Christo also honours Mia by dedicating the second version of 56 Barrels to her. When the conservation of the artwork is completed, Oxenaar, together with the artist, chooses a place in the sculpture garden for the work.
The public reacts enthusiastically to the new building and the interest from professional circles is considerable, as articles in professional journals reveal. The museum also welcomes a surprising number of architects, professionals from the museum world and students from abroad, who are keen to see Quist’s modern design. Oxenaar is more than satisfied with the exhibition rooms and seems to test the capacity thereof with diverse exhibitions.
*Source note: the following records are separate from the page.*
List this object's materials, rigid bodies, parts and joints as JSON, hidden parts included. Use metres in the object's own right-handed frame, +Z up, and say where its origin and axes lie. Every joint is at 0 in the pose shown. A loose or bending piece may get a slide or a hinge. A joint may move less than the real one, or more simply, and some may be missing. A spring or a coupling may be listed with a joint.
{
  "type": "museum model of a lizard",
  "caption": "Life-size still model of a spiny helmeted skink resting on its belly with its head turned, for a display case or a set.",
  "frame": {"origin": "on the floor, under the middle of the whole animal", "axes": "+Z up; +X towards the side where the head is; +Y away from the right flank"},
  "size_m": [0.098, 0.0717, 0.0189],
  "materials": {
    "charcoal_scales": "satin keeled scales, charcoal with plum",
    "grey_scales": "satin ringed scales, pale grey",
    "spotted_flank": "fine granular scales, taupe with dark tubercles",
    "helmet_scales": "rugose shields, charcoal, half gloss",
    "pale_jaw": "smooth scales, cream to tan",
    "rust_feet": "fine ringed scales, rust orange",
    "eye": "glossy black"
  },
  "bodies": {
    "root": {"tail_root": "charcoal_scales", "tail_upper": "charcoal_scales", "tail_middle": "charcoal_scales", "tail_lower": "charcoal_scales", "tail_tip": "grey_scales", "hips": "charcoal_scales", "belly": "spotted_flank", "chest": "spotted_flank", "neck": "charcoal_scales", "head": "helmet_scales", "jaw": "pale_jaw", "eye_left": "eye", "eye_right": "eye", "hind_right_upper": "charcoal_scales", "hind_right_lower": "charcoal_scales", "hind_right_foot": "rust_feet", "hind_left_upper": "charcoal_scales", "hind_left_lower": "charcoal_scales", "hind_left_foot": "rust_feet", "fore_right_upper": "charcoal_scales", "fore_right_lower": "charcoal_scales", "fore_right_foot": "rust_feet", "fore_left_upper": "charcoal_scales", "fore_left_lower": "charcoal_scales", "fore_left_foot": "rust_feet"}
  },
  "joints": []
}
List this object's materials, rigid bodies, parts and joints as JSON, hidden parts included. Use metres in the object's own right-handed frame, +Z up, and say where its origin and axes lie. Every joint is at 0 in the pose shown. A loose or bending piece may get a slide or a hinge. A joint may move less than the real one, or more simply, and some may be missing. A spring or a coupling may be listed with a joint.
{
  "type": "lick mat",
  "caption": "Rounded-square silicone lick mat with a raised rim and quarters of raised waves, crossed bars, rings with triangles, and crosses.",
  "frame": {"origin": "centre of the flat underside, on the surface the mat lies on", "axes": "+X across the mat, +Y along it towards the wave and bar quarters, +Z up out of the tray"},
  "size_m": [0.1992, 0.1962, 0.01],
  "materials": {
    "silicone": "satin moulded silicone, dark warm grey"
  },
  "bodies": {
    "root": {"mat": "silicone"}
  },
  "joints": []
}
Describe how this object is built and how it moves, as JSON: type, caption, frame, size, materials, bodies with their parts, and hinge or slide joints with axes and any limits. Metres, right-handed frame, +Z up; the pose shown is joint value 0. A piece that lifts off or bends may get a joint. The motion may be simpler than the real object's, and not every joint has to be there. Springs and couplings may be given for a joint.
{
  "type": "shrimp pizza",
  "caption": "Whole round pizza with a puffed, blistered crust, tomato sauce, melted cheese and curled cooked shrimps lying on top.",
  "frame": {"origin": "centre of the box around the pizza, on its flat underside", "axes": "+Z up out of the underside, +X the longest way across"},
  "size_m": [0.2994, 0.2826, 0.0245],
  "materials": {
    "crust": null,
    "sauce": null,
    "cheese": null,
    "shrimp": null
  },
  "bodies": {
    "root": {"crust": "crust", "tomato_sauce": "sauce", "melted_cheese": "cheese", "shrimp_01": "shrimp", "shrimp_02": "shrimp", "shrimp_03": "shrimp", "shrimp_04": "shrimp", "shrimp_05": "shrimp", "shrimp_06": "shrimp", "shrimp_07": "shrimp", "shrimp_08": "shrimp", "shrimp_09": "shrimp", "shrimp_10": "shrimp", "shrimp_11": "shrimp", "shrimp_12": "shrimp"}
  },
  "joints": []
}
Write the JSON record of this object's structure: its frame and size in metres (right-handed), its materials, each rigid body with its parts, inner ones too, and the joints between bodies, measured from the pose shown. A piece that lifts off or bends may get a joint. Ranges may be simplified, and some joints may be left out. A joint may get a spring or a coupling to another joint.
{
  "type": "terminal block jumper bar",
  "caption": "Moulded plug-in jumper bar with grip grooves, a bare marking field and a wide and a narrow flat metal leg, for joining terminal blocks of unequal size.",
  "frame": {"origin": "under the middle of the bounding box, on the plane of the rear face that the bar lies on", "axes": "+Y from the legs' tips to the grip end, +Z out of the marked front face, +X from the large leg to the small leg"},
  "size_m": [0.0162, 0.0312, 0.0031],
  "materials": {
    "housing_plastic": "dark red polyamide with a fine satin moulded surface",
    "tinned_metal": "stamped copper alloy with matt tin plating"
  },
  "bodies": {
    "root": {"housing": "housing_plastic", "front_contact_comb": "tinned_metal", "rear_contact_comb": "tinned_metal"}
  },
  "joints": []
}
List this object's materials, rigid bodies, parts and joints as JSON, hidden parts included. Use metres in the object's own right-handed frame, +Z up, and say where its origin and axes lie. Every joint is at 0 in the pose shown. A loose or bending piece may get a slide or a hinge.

Reviews; De Volkskrant, Cobouw, The New York Times, Elsevier magazine, 1977
The exhibition Panamarenko presents a retrospective overview of the artist’s oeuvre. Countless assemblages related to flying are shown, in addition to drawings, sketches and other studies. A documentary about the artist is also screened.
David Vandekop, Jan van Munster and Cornelius Rogge
To celebrate the realization of Jan van Munster’s light sculpture, Oxenaar offers him and his friends David Vandekop and Cornelius Rogge an exhibition in one of the new rooms. Van Munster designs a light object and Vandekop makes a steel sculpture specifically for this room. Rogge shows how the tent theme has developed in his work.
At the end of the year, Nobuo Sekine transforms the new sculpture room into an environment. Out of the 40 black polyester sculptures that the artist has delivered, he finally places 13 of them at a considerable distance from one another. Oxenaar finds it ‘fascinating […] to experience how much more emptiness and how much more silence a Japanese artist dares to present, compared to a Western European’.
The legacy of Mia Visser
In her will, Mia Visser expressed the desire for 63 works from the Visser collection to be sold to the Rijksmuseum Kröller-Müller in instalments and 102 works on paper to be donated. Martin honours her wish and agrees with Oxenaar to donate or sell a large number of works from their collection. The works mainly comprise many drawings and are therefore a fine addition to the sub-collection of sculptor’s drawings.